Denis Cooper and his wife Joan ran a Christian Centre 'on the smell of an oil rag' on their farm in Rhodesia (now Zimbabwe) in the 1970s. They helped a number of desperate young people, rescuing some who had been on the verge of suicide. Denis’s upright life and good works plus a freedom from addictions stamp him as an impeccable witness. That he provided me with details of his NDE before the term had been popularised makes his recollections 'untainted' by modern expectations.
During the Second World War, Denis had the experience of an artillery shell landing nearby and finding himself as a spirit floating high above the devastated trench, thinking to himself as he looked down on the scene, Those men are in a bad way – that is, before making out that one of them was himself, lying in a pool of blood with a chunk blown out of the side of his helmet! An NDEr not recognising his or her corpse lying below is more common than one might suppose. A similar but more recent example happened in the Sunni Triangle, during the Iraqi war that toppled Saddam Hussein. Marcusxiii was in a Humvee blown up by a roadside bomb. He too did not at first identify his broken body lying in the road. Floating above the scene and looking at his shattered body below, he thought, ‘I don't want to go through what that man is going to go through during rehabilitation'. In one sense he was correct, he found his rehab painful and challenging, but he was successful and today is a happy man, enjoying each day of a restored life.
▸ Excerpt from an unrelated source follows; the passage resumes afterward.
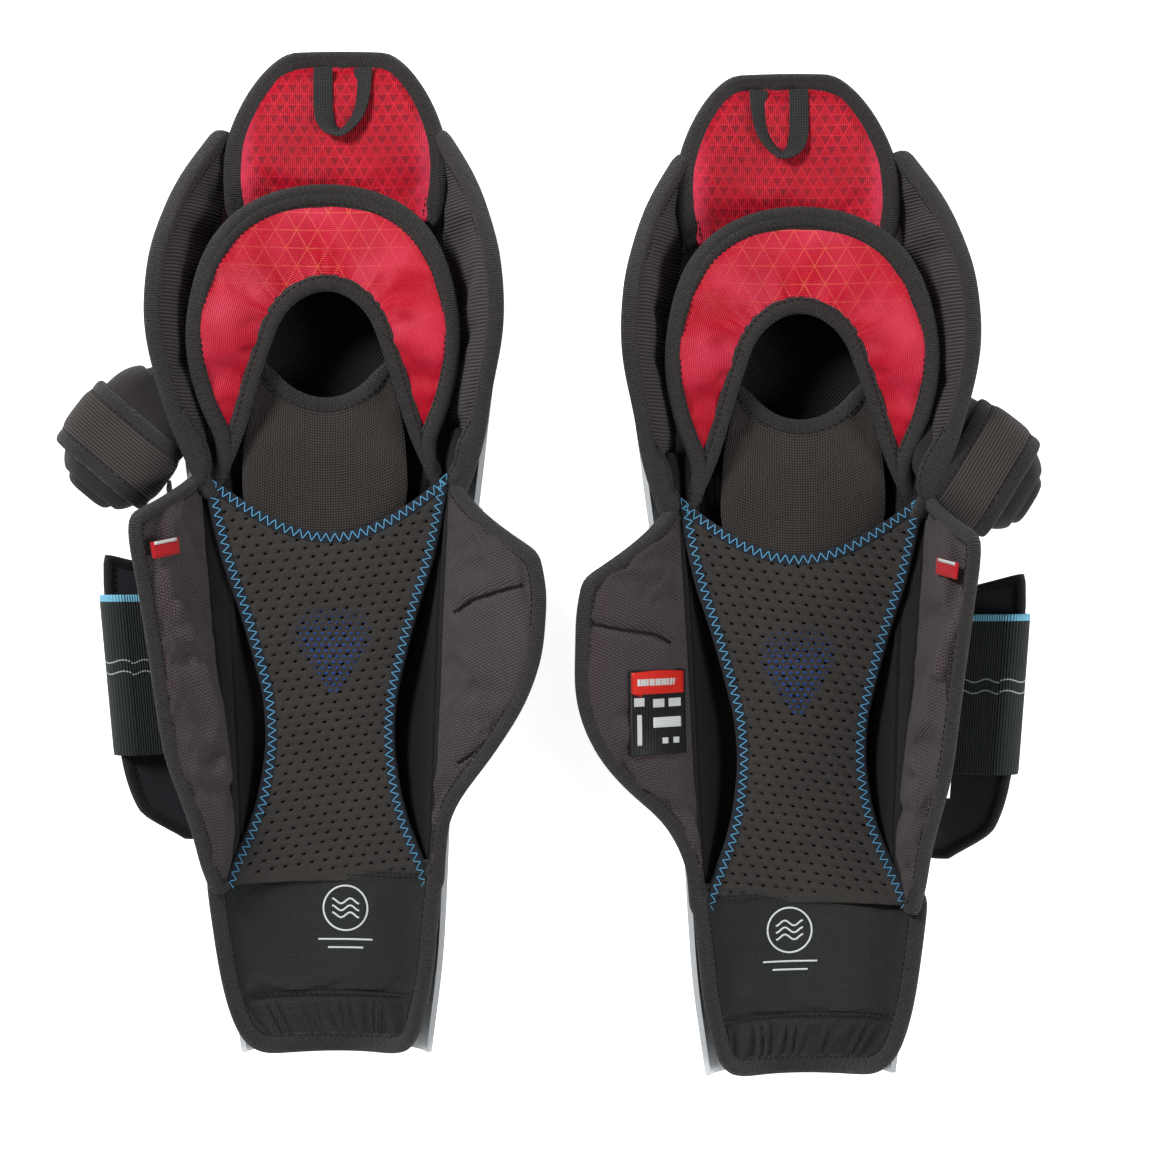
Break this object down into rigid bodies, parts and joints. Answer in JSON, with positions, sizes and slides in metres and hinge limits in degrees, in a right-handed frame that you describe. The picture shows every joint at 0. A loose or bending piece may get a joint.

Denis Cooper supplied me with another fascinating example of an NDE. He had recently found their granddaughter, three-year-old Amy, floating face down in the swimming pool, apparently drowned. He and her mother Vicky, a trained nurse, applied mouth-to-mouth and CPR until Amy revived. Later on, the little girl told him, ‘Grandpa, you looked funny jumping into the pool with your watch still on’, which she could not have seen while floating unconscious face down! She also asked him, ‘Where is that doll that was lying in the pool?’ On further questioning, she described what could only have been a view of herself floating there – seen from above. I was impressed. Certainly Amy had no pre-existing concepts of what might have happened to her at death, nor did she, being a child, identify herself as the doll afloat face down below.